Acusados de serem mandantes da chacina, os irmãos empresários Antério Mânica e Norberto Mânica foram condenados em 2015, ao lado de Hugo Alves Pimenta e José Alberto de Castro. Somadas, as penas dos quatro passam de 220 anos de prisão, mas eles estão aguardando o julgamento dos recursos em liberdade. Na quarta-feira (24), integrantes do sindicato protestaram às portas do Tribunal Federal Regional da 1ª Região (TRF1), em Brasília, responsável por julgar o recurso, para cobrar punição aos envolvidos. Os responsáveis por executar o crime foram condenados em 2013 e continuam presos, um deles em regime semiaberto desde o ano passado.

Rosa Jorge aponta que, apesar da grande repercussão que a chacina teve, os auditores fiscais continuam trabalhando praticamente nas mesmas condições, uma vez que, em geral, as ações de fiscalização não são acompanhadas por policiamento. “Só o grupo móvel de combate ao trabalho escravo é que vai acompanhado de polícia para dar proteção a eles quando vão fazer uma operação. Os demais auditores continuam indo sem acompanhamento. O objetivo da chacina foi claro, era inibir a fiscalização e fazer com que nós retroagíssemos no nosso dever”, diz Rosa.

Arte: Alexandre de Maio/Reprodução

Segundo ela, as ameaças feitas por empresários suspeitos de empregar trabalhadores em condições análogas à escravidão continuam sendo comuns e, inclusive, muitos deles citam a chacina de Unaí para pressionar os auditores a desistirem de ações de fiscalização. “Recentemente, um empresário de Unaí mesmo disse a uma auditora: ‘Olha, tem razão de terem matado um colega de vocês, eu mesmo estou com vontade de fazer isso’. Isso continua acontecendo. A impunidade faz isso, dá a outras pessoas a motivação”, diz Rosa.

Nas eleições de 2004, mesmo ano da chacina, Antério Mânica foi eleito prefeito pelo PSDB e permaneceu no cargo até o final de seu mandato, em 2008.

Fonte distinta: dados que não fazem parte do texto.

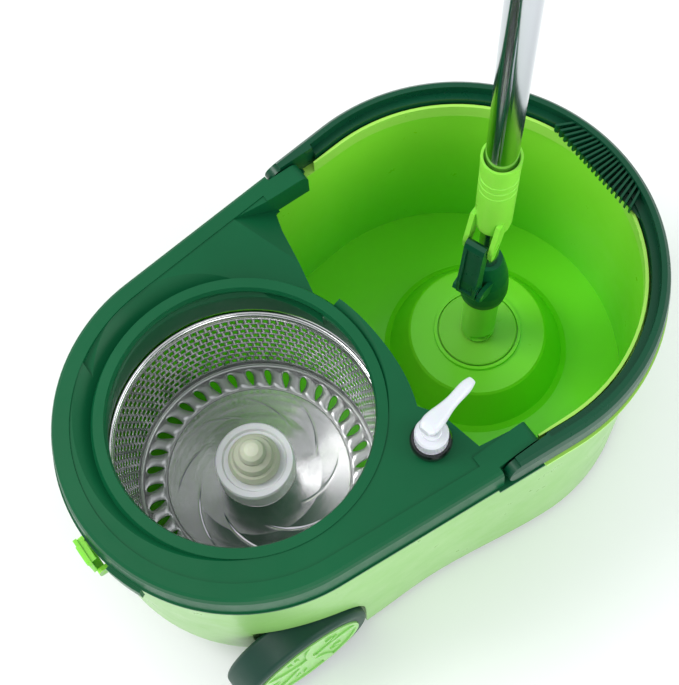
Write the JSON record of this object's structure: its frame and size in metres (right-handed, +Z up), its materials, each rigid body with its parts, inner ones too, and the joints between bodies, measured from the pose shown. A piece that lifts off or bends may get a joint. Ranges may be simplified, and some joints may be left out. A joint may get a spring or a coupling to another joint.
{
  "type": "spin mop",
  "caption": "Spin mop bucket with a steel wringing basket, washing base, soap pump, folding carry handle, wheels and a telescopic mop pole standing in the tank.",
  "frame": {"origin": "middle of the footprint on the floor: centre of the bounding box, at its bottom", "axes": "+X from the spin basket end towards the washing tank end, +Y across the bucket away from the soap pump, +Z up along the mop pole"},
  "size_m": [0.5051, 0.3178, 1.061],
  "materials": {
    "pale_green": "moulded gloss",
    "dark_green": "moulded satin",
    "lime": "moulded gloss",
    "tyre_green": "soft satin",
    "black_gloss": "high gloss",
    "white_plastic": "moulded gloss",
    "ivory": "satin",
    "bottle": "satin",
    "stainless": "brushed",
    "chrome": "polished",
    "steel": "turned",
    "grey_rubber": "matt",
    "grip": "textured",
    "nylon": "satin"
  },
  "bodies": {
    "bucket": {"bucket_body": "pale_green", "axle_pins": "steel", "rubber_feet": "grey_rubber", "basket_spindle": "steel", "wash_pin": "steel"},
    "cover": {"basket_cover": "dark_green", "soap_bottle": "bottle", "pump_ring": "black_gloss", "pump_cap": "white_plastic", "pump_cylinder": "white_plastic", "pump_dip_tube": "nylon", "pump_spring": "steel", "handle_pins": "dark_green"},
    "handle": {"carry_handle": "dark_green"},
    "latch": {"cover_latch": "lime"},
    "pump": {"pump_head": "white_plastic"},
    "near_wheel": {"wheel_near": "tyre_green", "hub_cap_near": "lime"},
    "far_wheel": {"wheel_far": "tyre_green", "hub_cap_far": "lime"},
    "basket": {"spin_basket": "stainless", "basket_hub": "white_plastic", "hub_nub": "ivory", "basket_bushing": "nylon"},
    "turntable": {"wash_turntable": "lime"},
    "mop": {"cone_housing": "dark_green", "cone_ring": "lime", "cone_bearing": "steel", "lower_tube": "stainless", "lever_pin": "steel"},
    "lever": {"lock_lever": "dark_green"},
    "upper_pole": {"pole_sleeve": "lime", "upper_tube": "chrome", "drive_nut": "nylon", "pole_grip": "grip", "pole_end_cap": "lime"},
    "drive": {"drive_socket": "lime", "socket_seat": "black_gloss", "twist_rod": "steel"}
  },
  "joints": [
    {"name": "cover_lift", "type": "slide", "parent": "bucket", "child": "cover", "axis": [0, 0, 1], "range_m": [0, 0.08]},
    {"name": "carry_handle_swing", "type": "hinge", "parent": "cover", "child": "handle", "pos_m": [0.032, 0, 0.226], "axis": [0, -1, 0], "range_deg": [0, 50]},
    {"name": "latch_flip", "type": "hinge", "parent": "bucket", "child": "latch", "pos_m": [-0.2455, -0.0119, 0.196], "axis": [0, -1, 0], "range_deg": [0, 75]},
    {"name": "pump_press", "type": "slide", "parent": "cover", "child": "pump", "axis": [0, 0, -1], "range_m": [0, 0.01], "stiffness_N_per_m": 250, "springref_m": -0.006, "deforming": ["pump_spring"]},
    {"name": "near_wheel_roll", "type": "hinge", "parent": "bucket", "child": "near_wheel", "pos_m": [-0.158, -0.128, 0.059], "axis": [0, 1, 0], "continuous": true},
    {"name": "far_wheel_roll", "type": "hinge", "parent": "bucket", "child": "far_wheel", "pos_m": [-0.158, 0.128, 0.059], "axis": [0, 1, 0], "continuous": true},
    {"name": "basket_spin", "type": "hinge", "parent": "bucket", "child": "basket", "pos_m": [-0.104, 0, 0.077], "axis": [0, 0, 1], "continuous": true},
    {"name": "wash_spin", "type": "hinge", "parent": "bucket", "child": "turntable", "pos_m": [0.1226, 0, 0.062], "axis": [0, 0, 1], "continuous": true},
    {"name": "mop_lift", "type": "slide", "parent": "bucket", "child": "mop", "axis": [0, 0, 1], "range_m": [0, 0.3]},
    {"name": "lock_lever_flip", "type": "hinge", "parent": "mop", "child": "lever", "pos_m": [0.09817, -0.00889, 0.196], "axis": [0.342, -0.9397, 0], "range_deg": [0, 70]},
    {"name": "pole_stroke", "type": "slide", "parent": "mop", "child": "upper_pole", "axis": [0, 0, 1], "range_m": [0, 0.18]},
    {"name": "drive_spin", "type": "hinge", "parent": "mop", "child": "drive", "pos_m": [0.1226, 0, 0.13], "axis": [0, 0, 1], "continuous": true}
  ],
  "couplings": [
    {"joint": "drive_spin", "follows": "pole_stroke", "rad_per_m": -104.72},
    {"joint": "wash_spin", "follows": "pole_stroke", "rad_per_m": -104.72}
  ]
}
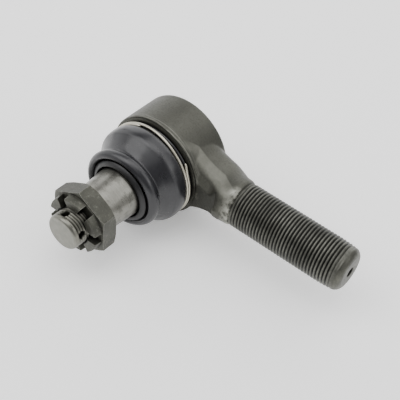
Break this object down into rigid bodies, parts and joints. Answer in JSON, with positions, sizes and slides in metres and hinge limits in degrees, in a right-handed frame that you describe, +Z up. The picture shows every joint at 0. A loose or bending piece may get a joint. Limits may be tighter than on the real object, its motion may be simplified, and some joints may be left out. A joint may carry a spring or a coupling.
{
  "type": "tie rod end",
  "caption": "Heavy duty tie rod end: forged ball housing with a threaded shank, a tapered ball stud under a rubber boot and a slotted castle nut.",
  "frame": {"origin": "centre of the ball, where the shank axis and the stud axis meet", "axes": "+X along the threaded shank to its free end, -Y along the stud to its threaded tip, +Z up as the part lies on its side"},
  "size_m": [0.1684, 0.1216, 0.0668],
  "materials": {
    "housing": "phosphated forged steel, satin",
    "ball_stud": "turned and ground steel",
    "castle_nut": "phosphated steel, satin",
    "dust_boot": "smooth moulded synthetic rubber",
    "boot_lip_insert": "moulded sealing bush",
    "boot_clamp_ring": "bright round spring wire",
    "front_ball_seat": "hardened bearing steel, greased",
    "rear_ball_seat": "hardened bearing steel, greased",
    "pressure_ring": "plain steel",
    "disc_spring": "blued spring steel",
    "cover_plate": "phosphated pressed steel",
    "grease_fitting_body": "yellow zinc plated steel",
    "grease_fitting_ball": "polished steel",
    "grease_fitting_spring": "spring wire"
  },
  "bodies": {
    "housing": {"housing": "housing", "boot_clamp_ring": "boot_clamp_ring", "pressure_ring": "pressure_ring", "disc_spring": "disc_spring", "cover_plate": "cover_plate", "grease_fitting_body": "grease_fitting_body", "grease_fitting_ball": "grease_fitting_ball", "grease_fitting_spring": "grease_fitting_spring"},
    "ball_seats": {"front_ball_seat": "front_ball_seat", "rear_ball_seat": "rear_ball_seat", "dust_boot": "dust_boot"},
    "boot_neck": {"boot_lip_insert": "boot_lip_insert"},
    "stud": {"ball_stud": "ball_stud"},
    "nut": {"castle_nut": "castle_nut"}
  },
  "joints": [
    {"name": "stud_swing_direction", "type": "hinge", "parent": "housing", "child": "ball_seats", "pos_m": [0, 0, 0], "axis": [0, -1, 0], "continuous": true},
    {"name": "stud_tilt", "type": "hinge", "parent": "ball_seats", "child": "boot_neck", "pos_m": [0, 0, 0], "axis": [0, 0, 1], "range_deg": [-20, 20], "deforming": ["dust_boot"]},
    {"name": "stud_spin", "type": "hinge", "parent": "boot_neck", "child": "stud", "pos_m": [0, 0, 0], "axis": [0, -1, 0], "continuous": true},
    {"name": "nut_turn", "type": "hinge", "parent": "stud", "child": "nut", "pos_m": [0, -0.07, 0], "axis": [0, -1, 0], "range_deg": [-30, 30]}
  ]
}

Transformando a chacina em HQ

Artista responsável pela HQ, Alexandre de Maio destaca que, quando foi convidado pela agência 8 Total Brand para tocar o projeto, a ideia era contar a história da chacina de uma forma diferente. Maio conta que tem se especializado no trabalho jornalístico em quadrinhos. Um de seus projetos, a HQ “Meninas em Jogo”, produzida para a Agência Pública, foi premiada no VII Concurso de Jornalismo Investigativo Tim Lopes, em 2014. A novidade desse trabalho, explica o artista, é que ele foi pensado para ser divulgado pela ferramenta “stories” do Instagram.

O primeiro capítulo foi lançado neste sábado (27) no perfil do Sinait. Ainda há dois capítulos que serão lançados até o próximo dia 1º de fevereiro. Segundo Maio, um dos desafios do trabalho foi fazer com o que roteiro começasse interessante, mas que “não entregasse tudo” na primeira parte. Após a conclusão da publicação, a HQ ficará fixada nos stories do Sinait ou poderá ser acessada no website do sindicato.

Maio diz que o principal desafio do trabalho foi condensar uma história que é grande e muito complexa em apenas 15 telas, mas que, por outro ladro, a quantidade de material jornalístico já produzido, inclusive visual, sobre o assunto facilitou a pesquisa para esse trabalho. “É uma história incrível. Você vê que o personagem principal é um cara negro, lutando contra a escravidão, em pleno 2004. Me lembra Zumbi dos Palmares e a luta contra a escravidão, e o cara morreu. Isso demonstra como a gente ainda tem que avançar muito”, diz o artista.